Nuestras reformas político-electorales con frecuencia tienen rasgos de un arreglo de cuentas. Pocas veces se repara en las consecuencias de los cambios legislativos y cómo afectan la vida democrática del país. Uno de estos cambios trascendentales es la renovación de poderes en una sola fecha. Ello implica que un gran número de elecciones (gubernaturas, ayuntamientos y diputaciones locales) se realicen simultáneamente con las elecciones federales, ya sean presidenciales o intermedias.

En 2018 por primera vez se realizará una elección presidencial con esta nueva regla. Para tener idea de la magnitud del cambio, en 2012 se disputaron 2,127 cargos de elección popular (629 fueron a nivel federal). En la mitad de las entidades hubo tanto comicios locales como federales. Este año el número de puestos a elegir será de 3,406, lo que representa un incremento del 60 por ciento. Prácticamente todo el país tendrá concurrencia (30 de las 32 entidades). Como el número de cargos federales a elegir es el mismo, el incremento viene por el lado de las elecciones regionales. En 2012 se eligieron 1498 puestos a nivel local y hoy la cifra es de casi el doble, 2,777 (un aumento del 85%).

Primero lo bueno de esta reforma. La concurrencia de comicios locales con federales se traducirá en un menor abstencionismo. Al crecer el número de puestos en disputa aumenta la relevancia de la elección y ello motiva a la gente a emitir su sufragio. Por otra parte, la concurrencia se traduce en un menor cansancio electoral (en seis años, por ejemplo, hay que ir menos veces a las urnas). En 2012 los estados con elecciones concurrentes tuvieron una participación electoral superior en cuatro puntos porcentuales al resto de los estados, por lo que es previsible que este 1 de julio la participación ronde el 70 por ciento, lo que significaría el menor abstencionismo desde 1994.
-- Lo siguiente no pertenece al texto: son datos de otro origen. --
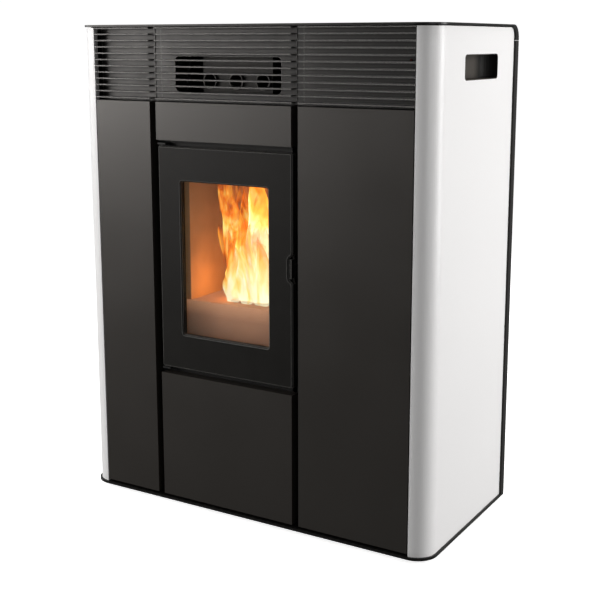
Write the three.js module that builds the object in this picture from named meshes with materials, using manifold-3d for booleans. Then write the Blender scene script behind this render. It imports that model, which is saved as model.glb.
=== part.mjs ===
// Wide, shallow pellet stove. Millimetres, +Z up, front towards -Y, origin on the floor under the
// middle of the overall box. Front elevations are given by x and z, and "behind" is the distance
// behind the front plane.
import * as THREE from 'three';
import { mergeVertices } from 'three/addons/utils/BufferGeometryUtils.js';
import Module from 'manifold-3d';

const wasm = await Module();
wasm.setup();

// ---------------------------------------------------------------- driving dimensions
// casing
const bodyWidth = 900;
const bodyDepth = 430;
const bodyHeight = 1105;
const footReach = 10;
const plateOverhang = 4.5;
const baseThickness = 6;
const topThickness = 4.5;
const topShadowGap = 2;
const cornerRadius = 43.6;
const sideSheet = 2;
const sideReturn = 13;
const rearBand = 18;
const rearSheet = 1.5;
const rearRimSheet = 3;
const rearBendRadius = 30;
const sideTopRadius = 18;
const coverDrop = 34.5;
const coverSeam = 0.6;
const clearance = 0.3;
// how far a cutting or joined block runs past the face it meets
const past = 1;

// front elevation
const frontSeam = 2.6;
const grooveWidth = 16.8;
const leftPanelWidth = 154.4;
const centreWidth = 354.8;
const panelSheet = 1.5;
const panelDepth = 28;
const panelFoot = 4.8;
const grilleHeight = 165;
const doorGap = 13.5;
const doorHeight = 514.5;
const upperPanelGap = 13;
const upperPanelHeight = 84.5;

// grille
const slatPitch = 14.12;
const slatHeight = 3.3;
const slatDepth = 26.5;
const slatNose = 1;
const slatTail = 2;
const webSheet = 1.6;
const backingSheet = 1.5;
const grilleGap = 2.1;
const firstSlatTop = 8.9;
const topSlatDrop = 0.8;
const windowWidth = 278;
const windowHeight = 77.6;
const windowAboveGrille = 23;
const windowRadius = 10;
const receiverRadius = 2.4;
const receiverLength = 3;
const receiverInset = 19;
const receiverAboveSlat = 3.4;
const receiverSlat = 6;

// frame behind the panels
const frameSheet = 2;
const frameSideInset = 12;
const frameVentMargin = 12;

// hand grips
const gripWidth = 180;
const gripHeight = 53;
const gripRadius = 9;
const gripBehind = 138;
const gripTopDrop = 56;
const gripDepth = 32;
const gripWall = 1.6;
const gripFlange = 6;
const gripCurve = 26;

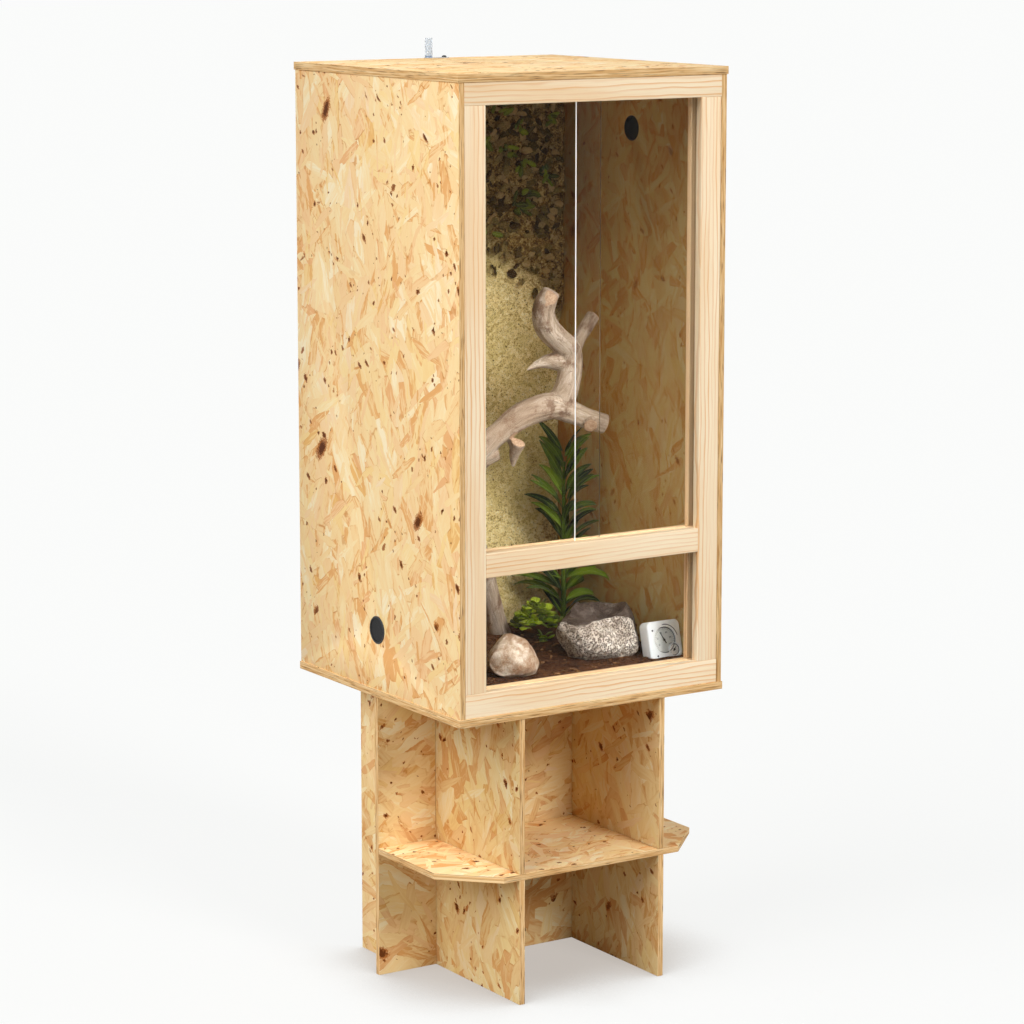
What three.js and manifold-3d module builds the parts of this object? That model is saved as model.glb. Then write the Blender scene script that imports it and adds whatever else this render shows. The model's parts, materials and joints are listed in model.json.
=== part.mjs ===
// Terrarium cabinet of strand board with a pine front frame, two sliding panes above a fixed one,
// a dressed interior, and a stand of interlocking boards.
//
// Frame: millimetres, +Z up, origin on the floor under the middle of the cabinet, front towards -Y.

import * as THREE from 'three';
import { mergeVertices } from 'three/addons/utils/BufferGeometryUtils.js';
import Module from 'manifold-3d';

const wasm = await Module();
wasm.setup();

// ---------------------------------------------------------------- driving dimensions

// Cabinet
const CABINET_W = 600;            // lid and base board, left to right
const CABINET_D = 600;            // lid and base board, front to back
const CABINET_H = 1200;           // underside of the base board to the top of the lid
const CAP_T = 15;                 // thickness of the lid and base boards
const PANEL_T = 12;               // thickness of the side and back panels
const LIP = 2;                    // overhang of the lid and base past the panels

// Front frame
const FRAME_T = 18;               // thickness of the pine front boards
const STILE_W = 46;
const TOP_RAIL_H = 42;
const MID_RAIL_H = 46;
const BOTTOM_RAIL_H = 46;
const WINDOW_H = 215;             // clear height of the lower, fixed window
const ARRIS = 1.2;                // eased edges of the front boards
const TENON_L = 16;
const TENON_T = 6;
const TENON_SHOULDER = 8;         // step from the board's edge to the tenon

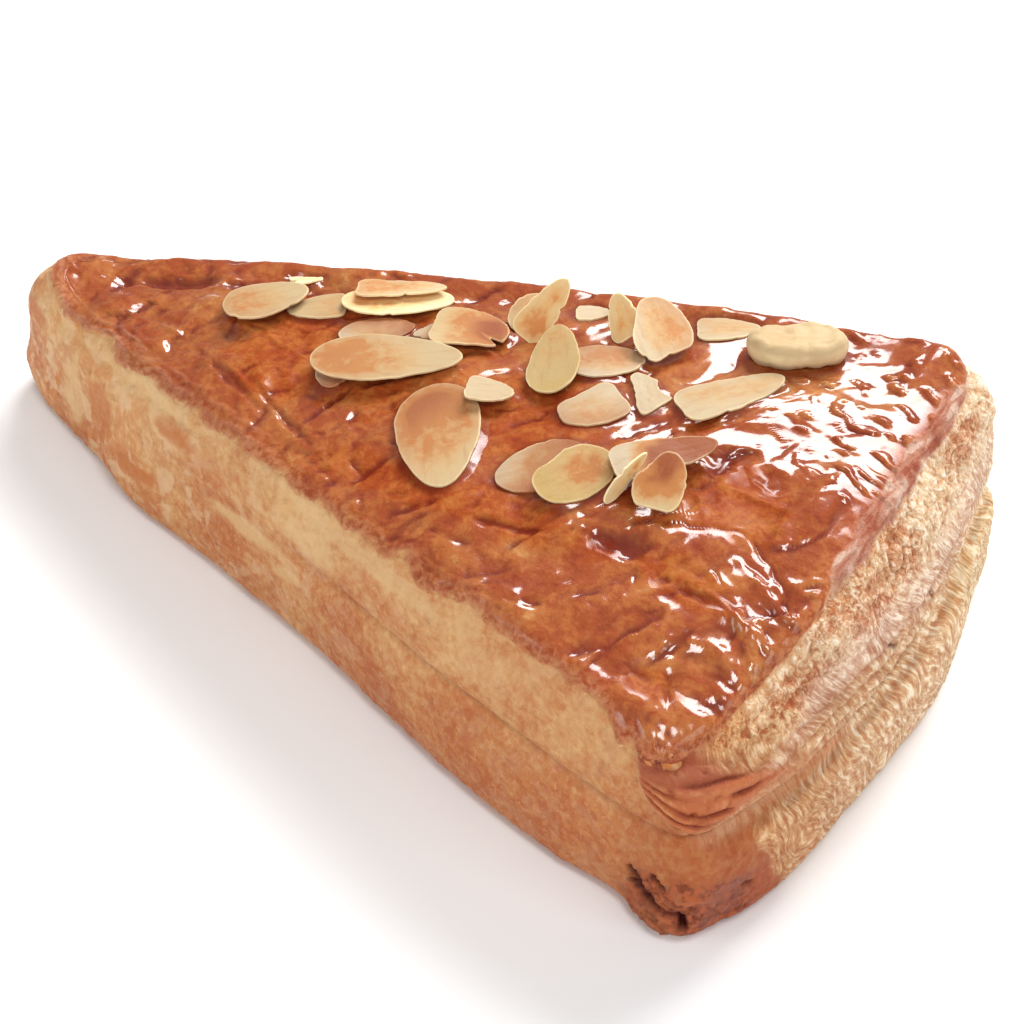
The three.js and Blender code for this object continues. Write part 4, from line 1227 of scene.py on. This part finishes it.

En el pasado se defendía la concurrencia bajo el argumento de que la realización constante, casi año tras año, de comicios estatales (y sus conflictos) contaminaba el proceso de toma de decisiones a nivel federal, impidiendo la aprobación de muchas reformas legislativas. Como vimos con el caso del Pacto por México, concretado bajo un esquema de menor concurrencia, las reformas se pueden aprobar de mil formas, incluso con fragmentación partidista. El argumento de que la concurrencia favorece la toma de decisiones es en el mejor de los casos cuestionable y demanda corroboración empírica.

La concurrencia, sin embargo, tiene aristas negativas de gran importancia. La principal es la nacionalización de la competencia electoral porque la contienda presidencial influye sobremanera en los resultados de los comicios locales. El efecto de arrastre significa, por ejemplo, que la contienda por las alcaldías oaxaqueñas tendrá un componente nacional que existe únicamente por la concurrencia. Por ello López Obrador hace campaña por los candidatos de Morena en muchos estados. Del mismo modo, otras variables nacionales, como la baja aprobación presidencial, también influirán en las contiendas por ayuntamientos y por los Congresos estatales.

La nacionalización de las elecciones locales conlleva el riesgo de que se debilite el federalismo como contrapeso al Poder Ejecutivo. Un candidato presidencial popular impulsará el voto por su partido en las contiendas locales (gobernador, alcaldías, diputaciones), lo que significa una mayor concentración del poder político en las manos de un solo partido. Por ejemplo, la jefatura de gobierno de la capital nunca ha estado en manos del partido que dirige el rumbo del país, al menos desde que se elige de manera directa. López Obrador fue un contrapeso para Fox, Ebrard para Calderón. Hoy estamos ante la posibilidad de que el mismo partido gobierne la capital y el país. Se antoja difícil que Sheinbaum sea un contrapeso para López Obrador.

Por lo anterior, la ausencia de concurrencia fortalece los contrapesos. En Estados Unidos se renueva una tercera parte del Senado cada dos años y eso dificulta que una sola elección cambie drásticamente el panorama político. En México, hace unas décadas, llegamos a elegir a la mitad del Senado o al jefe de Gobierno en una fecha distinta a la elección de presidente. No solo tiramos por la borda esas disposiciones, sino que ahora, con la concurrencia, quitamos una barrera más a la concentración del poder político.